> [Task requirements] Output the material beneath exactly, leaving nothing out.

> [Supplied material]
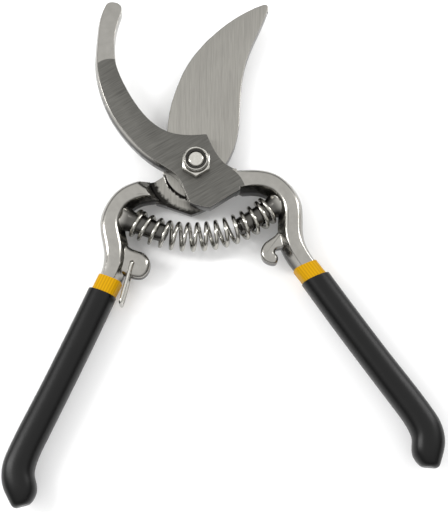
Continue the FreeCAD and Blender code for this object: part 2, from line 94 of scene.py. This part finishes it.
# Sizes of the marks on the surfaces
LONG_SCRATCH = 16.0 * MM
SHORT_SCRATCH = 6.0 * MM
SCRATCH_DEPTH = 5.0 * MM
SHINE_CLOUD = 3.0 * MM      # uneven shine of a polished handle
PIT = 0.5 * MM              # pits where the painted shade, the scale and the dark pegs lie
SHADE_AND_SCALE_PATCH = 1.4 * MM      # ragged edge of the painted shade and scale
DRAWING_MARK = 0.9 * MM     # on plated wire and hardware
SKIN_CLOUD = 7.0 * MM       # slow change of tone over a dipped skin
RIBS = 36.0                 # round a sleeve

# The ground face of the hook arm ends at these two arcs, in the arm's frame
TIP_ARC_CENTRE = (-10.1 * MM, 45.4 * MM, 0)
TIP_ARC_R = 7.4 * MM
TIP_ARC_Y = 47.0 * MM
ROOT_ARC_CENTRE = (-0.8 * MM, -13.6 * MM, 0)
ROOT_ARC_R = 11.9 * MM
ROOT_ARC_Y = -8.8 * MM

# Where painted shade, black scale and dark pegs go, in an arm's frame
WALL_RAGGED = 0.9           # how far the painted shade's edge wanders over a wall, of its slope
CORNER_RAGGED = 3.6 * MM    # and over the relief
PEG_BLACK_X = 15.8 * MM     # a peg is black up to here
PEG_BARE_X = 19.0 * MM      # and the arm is bare past here
PEG_BLACKNESS = 0.75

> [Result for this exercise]
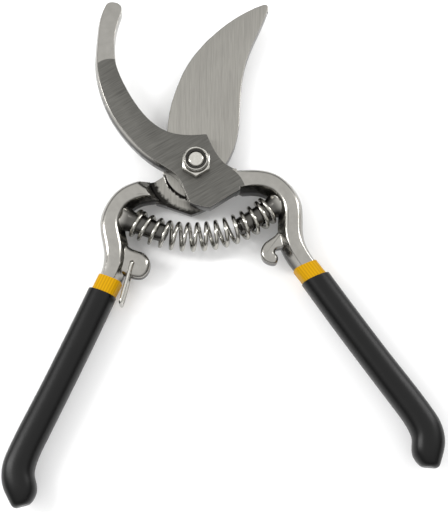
Continue the FreeCAD and Blender code for this object: part 2, from line 94 of scene.py. This part finishes it.
# Sizes of the marks on the surfaces
LONG_SCRATCH = 16.0 * MM
SHORT_SCRATCH = 6.0 * MM
SCRATCH_DEPTH = 5.0 * MM
SHINE_CLOUD = 3.0 * MM      # uneven shine of a polished handle
PIT = 0.5 * MM              # pits where the painted shade, the scale and the dark pegs lie
SHADE_AND_SCALE_PATCH = 1.4 * MM      # ragged edge of the painted shade and scale
DRAWING_MARK = 0.9 * MM     # on plated wire and hardware
SKIN_CLOUD = 7.0 * MM       # slow change of tone over a dipped skin
RIBS = 36.0                 # round a sleeve

# The ground face of the hook arm ends at these two arcs, in the arm's frame
TIP_ARC_CENTRE = (-10.1 * MM, 45.4 * MM, 0)
TIP_ARC_R = 7.4 * MM
TIP_ARC_Y = 47.0 * MM
ROOT_ARC_CENTRE = (-0.8 * MM, -13.6 * MM, 0)
ROOT_ARC_R = 11.9 * MM
ROOT_ARC_Y = -8.8 * MM

# Where painted shade, black scale and dark pegs go, in an arm's frame
WALL_RAGGED = 0.9           # how far the painted shade's edge wanders over a wall, of its slope
CORNER_RAGGED = 3.6 * MM    # and over the relief
PEG_BLACK_X = 15.8 * MM     # a peg is black up to here
PEG_BARE_X = 19.0 * MM      # and the arm is bare past here
PEG_BLACKNESS = 0.75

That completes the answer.